The two stage vapour phase oxidation of propylene for the production of acrylic acid is known to the art. However, there is no commercial process that exists based on propane oxidation to acrylic acid. The production of acrylic acid from propane would be more attractive because of the significant price difference between propane and propylene and the elimination of conversion steps.

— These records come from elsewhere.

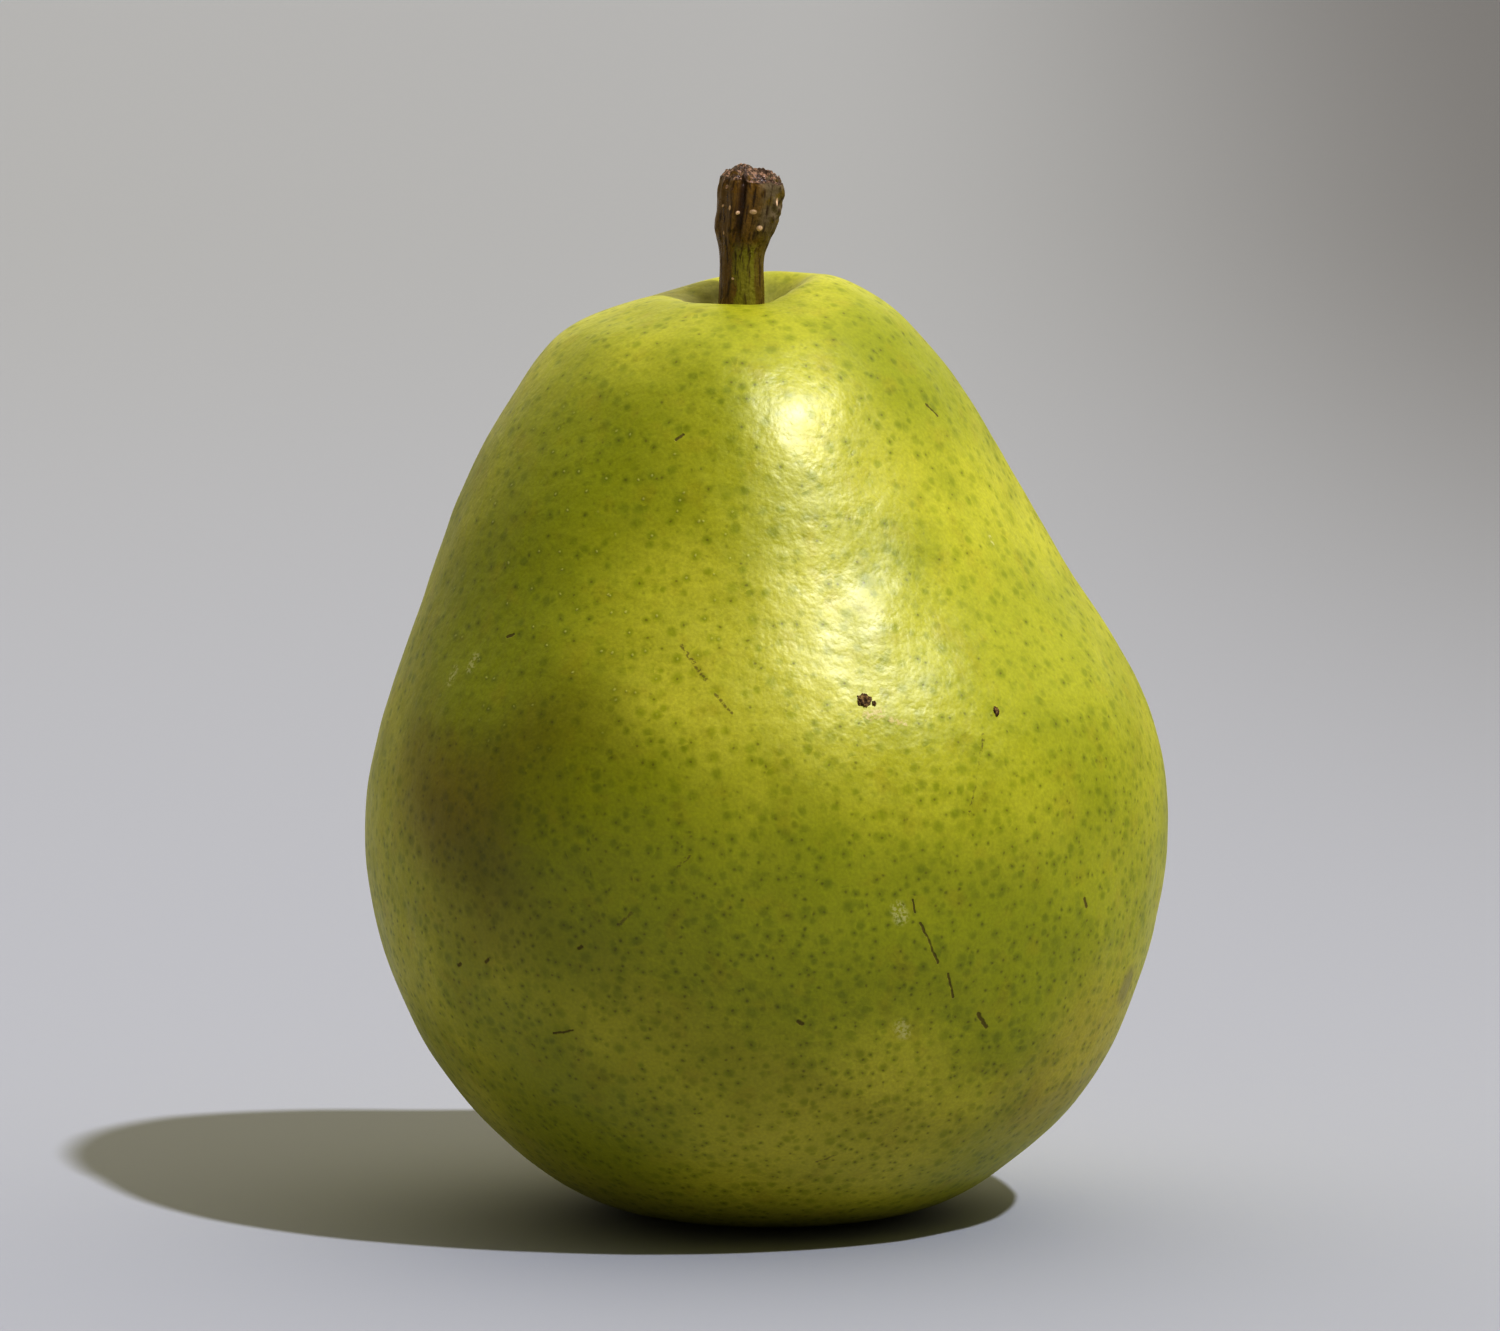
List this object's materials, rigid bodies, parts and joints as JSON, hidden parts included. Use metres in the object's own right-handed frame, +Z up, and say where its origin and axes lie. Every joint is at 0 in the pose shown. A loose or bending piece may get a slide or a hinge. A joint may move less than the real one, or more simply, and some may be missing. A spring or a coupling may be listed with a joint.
{
  "type": "pear",
  "caption": "Whole ripe green pear with a squat neck and a short woody stalk in a shallow cavity, standing on a small flat spot round its calyx basin.",
  "frame": {"origin": "on the surface that the pear stands on, below the middle of its bounding box", "axes": "+Z up along the fruit from calyx to stalk, +X to the right seen from the front, +Y to the back"},
  "size_m": [0.0802, 0.079, 0.105],
  "materials": {
    "skin": "waxy satin skin, yellow-green with greener patches, fine pale-haloed brown lenticels and a few corky scars",
    "bark": "ridged dark brown bark, green in its lower half, with tan lenticels and a rough dark broken end",
    "dried_calyx": "dry, papery, matt dark brown"
  },
  "bodies": {
    "root": {"fruit": "skin", "stalk": "bark", "stamens": "dried_calyx", "sepal_1": "dried_calyx", "sepal_2": "dried_calyx", "sepal_3": "dried_calyx", "sepal_4": "dried_calyx", "sepal_5": "dried_calyx"}
  },
  "joints": []
}
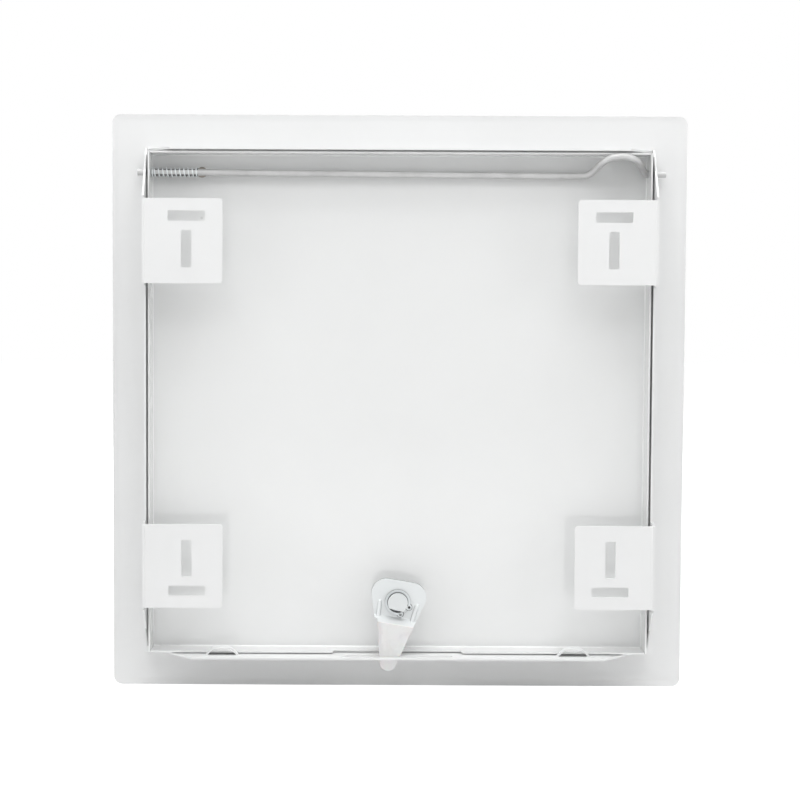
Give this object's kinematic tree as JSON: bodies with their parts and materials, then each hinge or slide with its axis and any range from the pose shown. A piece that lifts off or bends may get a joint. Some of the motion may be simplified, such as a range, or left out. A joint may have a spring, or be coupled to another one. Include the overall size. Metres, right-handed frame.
{
  "type": "wall access panel",
  "caption": "Square steel wall access panel: flanged frame with slotted fixing tabs, lift-out pan door on a sprung hinge rod, and a screwdriver-turned cam latch.",
  "frame": {"origin": "centre of the opening, in the plane of the flange's back face, which rests on the wall", "axes": "+Y into the wall, out of the back of the panel; +Z towards the hinge side; +X towards the hinge rod's spring, which is the left as seen from behind"},
  "size_m": [0.346, 0.0296, 0.346],
  "materials": {
    "frame_paint": "white powder coat on steel sheet, satin",
    "door_paint": "white powder coat on steel sheet, semi-gloss",
    "rod_zinc": "zinc-plated drawn wire, satin",
    "latch_zinc": "bright blue-white zinc plate",
    "spring_steel": "plain spring steel",
    "ring_steel": "phosphated spring steel",
    "sleeve_plastic": "white moulded plastic"
  },
  "bodies": {
    "frame": {"frame": "frame_paint"},
    "door": {"door": "door_paint", "rod_spring": "spring_steel", "spacer_bush": "latch_zinc", "wave_washer": "spring_steel"},
    "hinge_rod": {"hinge_rod": "rod_zinc"},
    "latch": {"latch_stud": "latch_zinc", "latch_cam": "latch_zinc", "cam_sleeve": "sleeve_plastic", "retaining_ring": "ring_steel"}
  },
  "joints": [
    {"name": "door_hinge", "type": "hinge", "parent": "frame", "child": "door", "pos_m": [0, 0.005, 0.1381], "axis": [-1, 0, 0], "range_deg": [0, 130]},
    {"name": "rod_slide", "type": "slide", "parent": "door", "child": "hinge_rod", "axis": [1, 0, 0], "range_m": [0, 0.01], "stiffness_N_per_m": 1500, "springref_m": -0.008, "deforming": ["rod_spring"]},
    {"name": "latch_turn", "type": "hinge", "parent": "door", "child": "latch", "pos_m": [0, 0.0159, -0.1191], "axis": [0, 1, 0], "continuous": true}
  ]
}
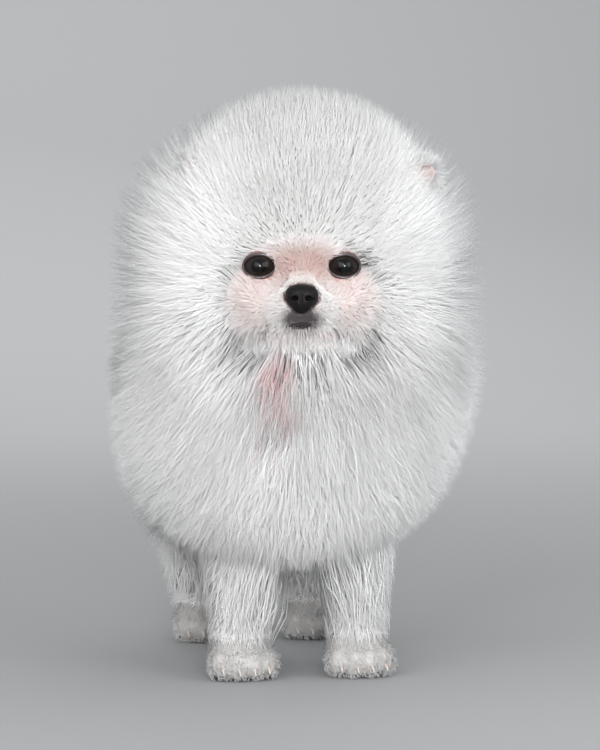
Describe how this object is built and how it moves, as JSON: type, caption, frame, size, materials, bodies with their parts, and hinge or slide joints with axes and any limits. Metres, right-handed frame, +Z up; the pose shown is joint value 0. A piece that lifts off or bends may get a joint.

There are few references reported in the literature relating to the production of acrylic acid from propane. U.S. Pat. No. 5,198,580 discloses a process for partial oxidation of propane to yield acrylic acid, propylene, acrolein, acetic acid and carbon oxides by the reaction of propane in admixture with a molecular oxygen-containing gas in a reaction zone with a catalyst containing Biz, Moc, Vv, Aa, Dd, Ec, Ox; where A is one or more of K, Na, Li, Cs and Tl; D is one or more of Fe, Ni, Co, ZXn, Ce and La; E is one or more of W, Nb, Sb, Sn, P, Cu, Pb, B, Mg, Ca and Sr, values for a, d and e are from 0 to 10, b is from 0.1 to 10, c is from 0.1 to 20, v is from 0.1 to 10, c:b is from 2:1 to 30:1 and v:b is from 1:5 to 8. The acrylic acid yield achieved using the bismuth molybdate type of catalyst is 4.5% at 19% conversion of propane at a pressure of 20 psig and a temperature of 400° C.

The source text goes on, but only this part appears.